Por tanto, es preciso insistir que el laicismo no es ateo ni antirreligioso, ya que solo defiende la independencia del Estado de cualquier injerencia eclesiástica o religiosa concreta, pero no se pronuncia sobre la existencia o no existencia de Dios, y respeta todas las creencias. Por ello, son cada vez más las personas del ámbito intelectual, sobre todo en la nueva física y la moderna psicología, que preconizan una espiritualidad y una religiosidad desde una perspectiva laica, no clerical, pues la ética laica está basada, hoy, en los Derechos Humanos válidos para todas las personas sin excepción.
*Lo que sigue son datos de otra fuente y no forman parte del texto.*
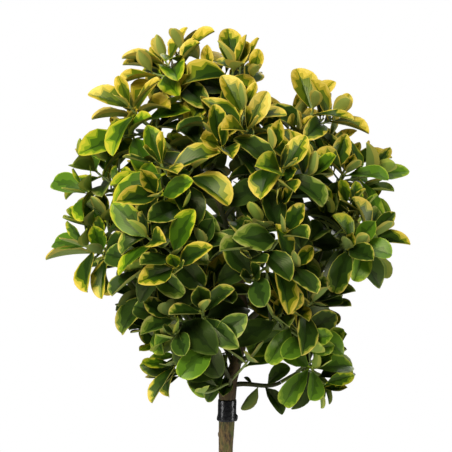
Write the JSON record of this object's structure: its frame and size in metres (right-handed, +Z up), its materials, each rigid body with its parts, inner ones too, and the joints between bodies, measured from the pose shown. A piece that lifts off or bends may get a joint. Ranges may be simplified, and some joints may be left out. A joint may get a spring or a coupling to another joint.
{
  "type": "gold variegated evergreen spindle standard",
  "caption": "Small grafted evergreen shrub with a clear stem, ascending boughs and a dense rounded head of gold-edged leaves in opposite pairs.",
  "frame": {"origin": "middle of the flat cut under the stem, at ground level", "axes": "+Z up along the stem, +X to the right of the head and -Y to its front as the picture shows it"},
  "size_m": [0.4057, 0.3667, 0.9166],
  "materials": {
    "bark": "matt brown bark with fine upright fissures",
    "young_bark": "satin olive green young bark",
    "graft_tape": "glossy black stretched tape",
    "foliage_gold": "glossy leaves with broad gold edges and dark green hearts",
    "foliage_lime": "glossy leaves with lime green hearts and yellow edges",
    "foliage_green": "glossy deep green leaves with thin pale edges"
  },
  "bodies": {
    "root": {"bough_high_1": "young_bark", "bough_high_2": "young_bark", "bough_high_3": "young_bark", "bough_high_4": "young_bark", "bough_high_5": "young_bark", "bough_high_6": "young_bark", "bough_low_1": "young_bark", "bough_low_2": "young_bark", "bough_low_3": "young_bark", "bough_low_4": "young_bark", "bough_low_5": "young_bark", "bough_middle_1": "young_bark", "bough_middle_2": "young_bark", "bough_middle_3": "young_bark", "bough_middle_4": "young_bark", "bough_middle_5": "young_bark", "bough_middle_6": "young_bark", "bough_middle_7": "young_bark", "bough_shoulder_1": "young_bark", "bough_shoulder_2": "young_bark", "bough_shoulder_3": "young_bark", "bough_shoulder_4": "young_bark", "bough_skirt_1": "young_bark", "bough_tuft_left": "young_bark", "bough_tuft_right": "young_bark", "bough_tuft_top": "young_bark", "foliage_high_1": "foliage_gold", "foliage_high_2": "foliage_gold", "foliage_high_3": "foliage_gold", "foliage_high_4": "foliage_gold", "foliage_high_5": "foliage_gold", "foliage_high_6": "foliage_gold", "foliage_low_1": "foliage_green", "foliage_low_2": "foliage_green", "foliage_low_3": "foliage_green", "foliage_low_4": "foliage_green", "foliage_low_5": "foliage_green", "foliage_middle_1": "foliage_lime", "foliage_middle_2": "foliage_lime", "foliage_middle_3": "foliage_lime", "foliage_middle_4": "foliage_lime", "foliage_middle_5": "foliage_lime", "foliage_middle_6": "foliage_lime", "foliage_middle_7": "foliage_lime", "foliage_shoulder_1": "foliage_gold", "foliage_shoulder_2": "foliage_gold", "foliage_shoulder_3": "foliage_gold", "foliage_shoulder_4": "foliage_gold", "foliage_skirt_1": "foliage_green", "foliage_skirt_2": "foliage_green", "foliage_skirt_3": "foliage_green", "foliage_skirt_4": "foliage_green", "foliage_tuft_left": "foliage_gold", "foliage_tuft_right": "foliage_gold", "foliage_tuft_top": "foliage_gold", "graft_tape": "graft_tape", "trunk": "bark"}
  },
  "joints": []
}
El filósofo J. A. Matina, experto educativo, dice que las morales religiosas deben estar siempre bajo el control de las éticas laicas.
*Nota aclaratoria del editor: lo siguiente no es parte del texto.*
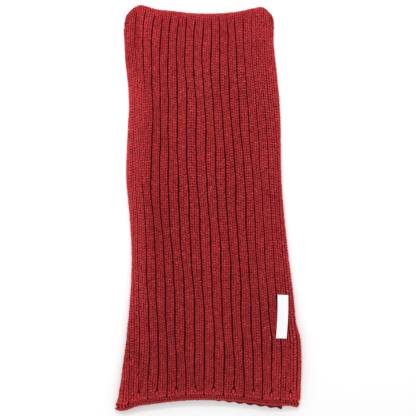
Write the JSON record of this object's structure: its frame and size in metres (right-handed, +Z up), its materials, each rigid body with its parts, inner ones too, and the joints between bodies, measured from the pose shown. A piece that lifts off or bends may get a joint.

En conclusión, hablar de la escuela pública y laica es hablar de un modelo de educación y de escuela integrador, democrático y universal.

No se puede pretender que la escuela privada confesional se convierta en una escuela pública, como se pretende en nuestro país, porque es una tergiversación, una contradicción en sus propios términos.

Sin embargo, la escuela privada, siempre que no sea confesional, puede ser también integradora, democrática y universal, como lo es, en su propia esencia, la escuela pública. Los sistemas educativos más avanzados están, en la actualidad, en aquellos países donde la escuela es, en su gran mayoría, pública y laica. Es el caso de EE UU, Francia, Alemania e Italia, entre los grandes países, o de Suecia, Finlandia y Dinamarca, entre los más pequeños, pero bien conocidos por su éxito escolar. ¿Será capaz nuestro país, en la próxima y cercana legislatura, de unirse, o al menos acercarse, a estos países, mediante una ley de educación pactada por todos los partidos políticos y los sectores sociales y educativos más representativos? Es una gran necesidad que tiene, hoy, España, y es también nuestro deseo más ardiente.